Вот как бывает забавно, подумал я. Плащик, фильмик, глаза. Я тоже вечно гоняю в воображении какие-то клипы и фильмы. Как вам такой сюжет: самоубийца делает попытку за попыткой, и так, и этак, ничего не выходит, он травится слабительным, вешается на гнилой веревке, бросается под поезд, который накануне отменили; даже умереть трудно, когда руки растут из жопы. Он плачет от злобы и понимает, что жизнь еще хуже, чем он думал, он уже сходит с ума, он маньяк… На самом деле он давно умер и попал в ад, эти повторяющиеся неудачные попытки придумывает клерк в адском офисе. В конце концов адский клерк получает выговор за садизм, а самоубийцу отправляют обратно в жизнь, чтобы он имел возможность что-то исправить в себе и окружающем. Надо видеть лицо этого бедняги. Все же в аду он кое-чему научился, он опять начинает убивать — только теперь других и удачно. На его счету сто человек, а он все равно несчастен и при помощи спиритизма пытается войти в контакт со своим адским клерком, но тот все еще дуется из-за полученного выговора. И тогда…
Нет, я не брежу, я так веселюсь. Это моя манера развлекаться. Я вообще люблю развлечения: по воззрениям пессимист, в жизни веселый и зачастую легкомысленный. Никакого ада нет, между нами, поскольку для того, чтобы получить нечто, нужно верить хоть во что-нибудь. Во что я верю? В бренность, конечную бесцельность. В то, что вода мокрая. Опыт знает, что вода превращается в пар или лед, не меняя своей сущности. Опыт есть цепь наблюдений, чувства наблюдающего изменчивы, данное в ощущениях никогда не станет предметом веры. Предмет веры — нелепость, облагороженная верой же. Тьфу.
Раз уж я потащил вас на экскурсию по паноптикуму, будет несправедливо обойти Собакевича (тем более все равно по дороге). Получивший свое погоняло по причине астрального сходства, Собакевич был фигурой если не загадочной, то в полной мере колоритной: друг друзей, душа тусовок, автор книг и картин, до сих пор не написанных, но все эти годы обсуждавшихся в кругу адептов, — кем он видел себя сам? Перед одними он представал художником, перед другими — поэтом, для третьих держал в запасе мудрую улыбку брачного афериста. В его шкафу всегда имелось несколько хороших модных костюмов на случай четвертой роли: преуспевающего дельца с душой, уязвленной современным искусством. У него были связи, но своих богатых почитателей он нам не показывал: так для всех было спокойнее. Ты проходимец, сказал я ему однажды. В высшем значении этого слова, поправил он важно. Я знавал проходимцев в превосходной степени, но в высшем значении? Не берусь судить, что бы это было.
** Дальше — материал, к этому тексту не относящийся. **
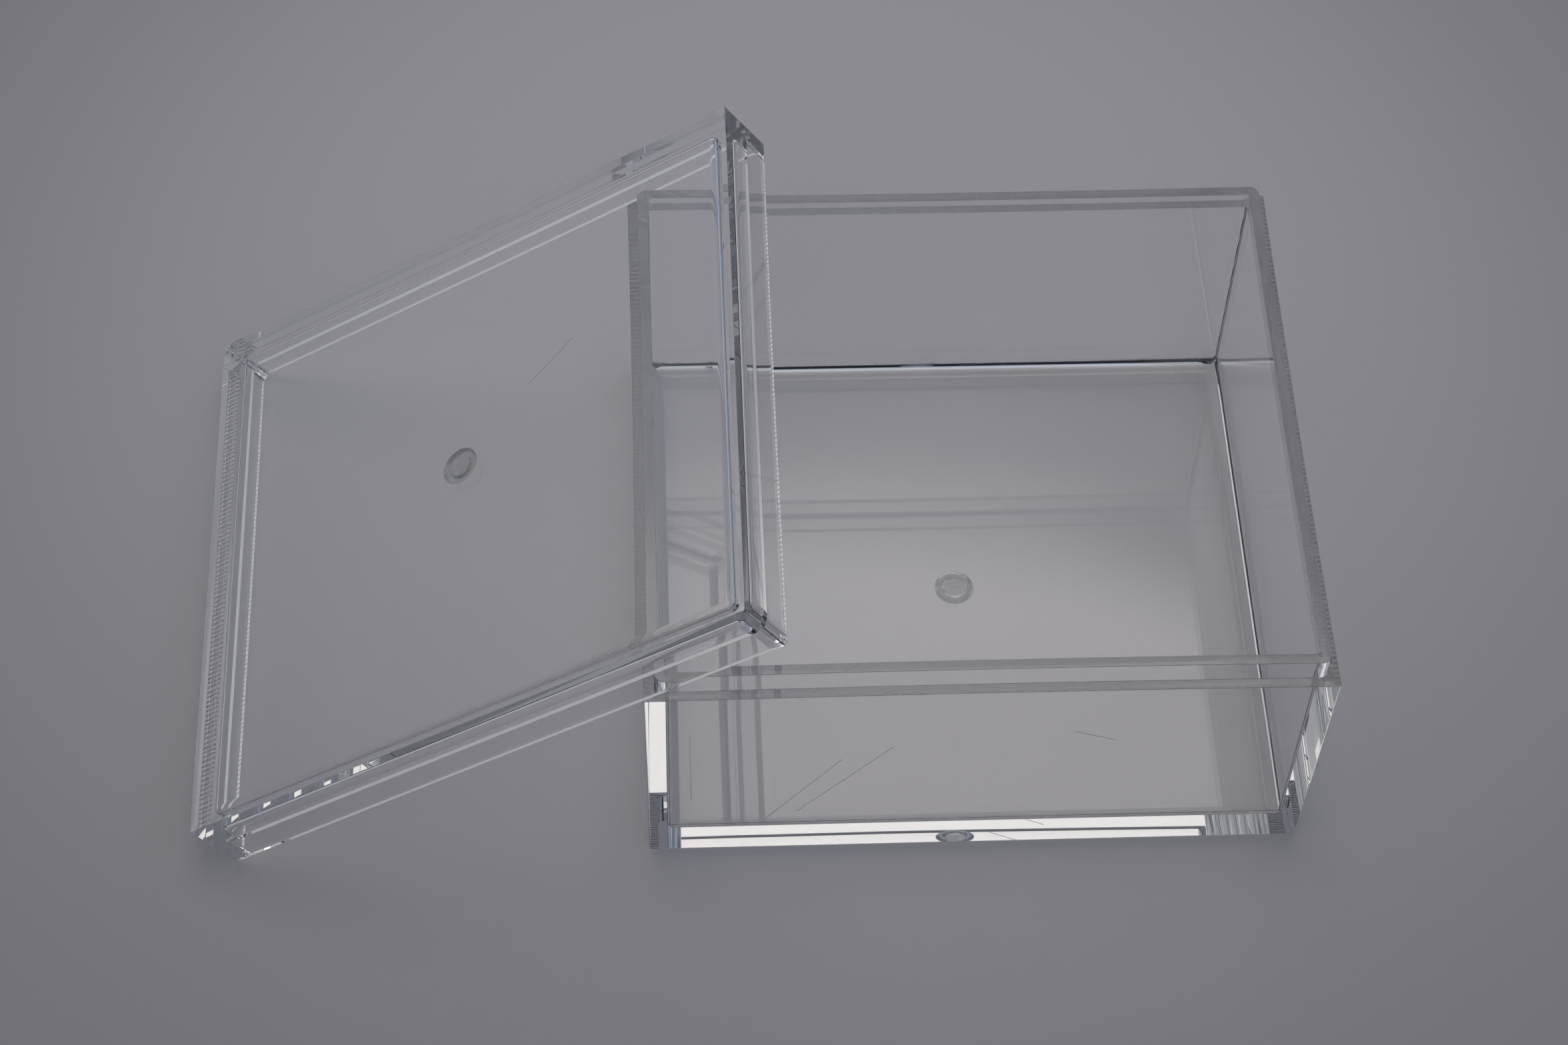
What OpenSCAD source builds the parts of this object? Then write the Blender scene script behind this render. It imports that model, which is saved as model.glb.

Собакевич, в роскошном шелковом халате, сидел на диване.
— Здравствуй.
Я вынул из кармана пальто купленную по дороге бутылку хереса. Собакевич моргнул и вяло махнул рукой.
— Херес воняет портянками, — сказал он. — Не приноси больше, ненавижу.
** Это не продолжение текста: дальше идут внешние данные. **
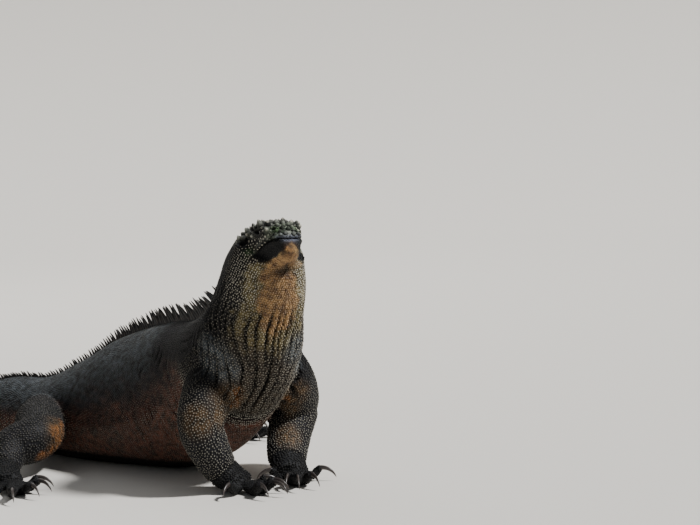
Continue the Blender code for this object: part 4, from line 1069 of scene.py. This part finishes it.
# Stage. A plain pale floor that sweeps up behind, soft light from the upper right, and the
# camera of the photograph: low, to the animal's right front, tilted a little.
CAMERA_PLACE = (1.549, -1.4525, 0.379)
CAMERA_AZIMUTH, CAMERA_DIP, CAMERA_TILT = 35.0, 4.998, -3.017
PHOTO_WIDTH, SENSOR_WIDTH, FOCAL_PIXELS = 700, 36.0, 1800
azimuth = math.radians(CAMERA_AZIMUTH)
behind = np.array((-math.sin(azimuth), math.cos(azimuth), 0.0))
beside = np.array((math.cos(azimuth), math.sin(azimuth), 0.0))
profile = [(-20.0, 0.0), (3.0, 0.0)]
profile += [(3.0 + 2.0 * math.sin(turn), 2.0 - 2.0 * math.cos(turn)) for turn in np.linspace(0, math.pi / 2, 25)[1:]]
profile.append((5.0, 7.0))
corners = [behind * reach + beside * side + np.array((0, 0, height - 0.0004))
           for reach, height in profile for side in (-24.0, 24.0)]
faces = [(2 * n, 2 * n + 1, 2 * n + 3, 2 * n + 2) for n in range(len(profile) - 1)]
floor = mesh_object("floor", corners, faces)
floor.data.shade_smooth()
chalk = blank_material("chalk_paper")
paper = add_node(chalk.node_tree, "ShaderNodeBsdfPrincipled", {"Base Color": linear("#d9d5ce"), "Roughness": 0.9})
add_node(chalk.node_tree, "ShaderNodeOutputMaterial", links={"Surface": paper.outputs[0]})
floor.data.materials.append(chalk)
camera = bpy.data.objects.new("camera", bpy.data.cameras.new("camera"))
bpy.context.scene.collection.objects.link(camera)
camera.data.sensor_width = SENSOR_WIDTH
camera.data.lens = SENSOR_WIDTH * FOCAL_PIXELS / PHOTO_WIDTH
camera.data.clip_start, camera.data.clip_end = 0.05, 100
camera.matrix_world = (Matrix.Translation(CAMERA_PLACE)
                       @ Matrix.Rotation(azimuth, 4, "Z")
                       @ Matrix.Rotation(math.radians(90 - CAMERA_DIP), 4, "X")
                       @ Matrix.Rotation(math.radians(CAMERA_TILT), 4, "Z"))
bpy.context.scene.camera = camera
# Kind, where the light comes from seen from the animal, strength, size
for name, kind, place, power, size in (
    ("key", "SUN", beside * 0.80 - behind * 0.22 + np.array((0, 0, 0.95)), 5.4, math.radians(6)),
    ("sheen", "AREA", behind * 1.6 - beside * 0.5 + np.array((0, 0, 1.7)), 11, 1.6),
):
    light = bpy.data.objects.new(name, bpy.data.lights.new(name, kind))
    light.data.energy = power
    if kind == "SUN":
        light.data.angle = size
    else:
        light.data.size = size
    light.location = place
    light.rotation_euler = (-Vector(place)).to_track_quat("-Z", "Y").to_euler()
    bpy.context.scene.collection.objects.link(light)
world = bpy.data.worlds.new("studio")
world.use_nodes = True
world.node_tree.nodes["Background"].inputs["Color"].default_value = linear("#dfe4ea")
world.node_tree.nodes["Background"].inputs["Strength"].default_value = 0.21
bpy.context.scene.world = world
— Ах, ты, гад, — сказал я печально.
Это тоже был его стиль: хамство, кому-то казавшееся великолепным, кому-то — гнусным, но всегда безотказное. Он хамил неудержимо, полноценно и с видимым удовольствием, как, наверное, делали это когда-то юродивые. В его хамстве не было изящности злоречия, не было жестокости откровений; как истинный жлоб, он хамил бесцельно и бессмысленно, он просто давал себе волю. Но люди, которых он так грубо обламывал, почему-то липли к нему с удвоенной силой. Жлобы пугливые, они, может быть, искали общества жлоба смелого, воплотившего в жизнь их тайные робкие мечты.
Хитренькие заплывшие глазки Собакевича прояснились.
— Расскажи сплетни.
Сплетни были таким же неизменным приношением, как алкоголь. Собакевич жил чужой жизнью, дышал чужим дыханием; все свое опреснилось и застоялось, как дождевая вода в проемах легенера. Каждый человек был для него частью из коллекции соблазнительных историй, и наибольший интерес он питал к тем, чьи многочисленные истории, наслаиваясь друг на друга, сплетались в призрачный образ действительной жизни.
Я рассказал о писателе. Собакевич кинул на меня злой недоверчивый взгляд. Аристотель погубит его своим салоном, сказал он. Конечно, подумал я, у кого — салон, у кого — притон. Да-да, сказал я. Когда салонная жизнь погубит его окончательно, он разбогатеет и я пойду к нему на содержание. Мечтатель, сказал Собакевич. Всегда готов учиться у старших, сказал я. Собакевич, имевший претензию выглядеть моложе своих лет, затрясся от злобы и щедрой рукой выплеснул на меня помои своих эмоций. Посмеиваясь, я вышел в смежную комнату.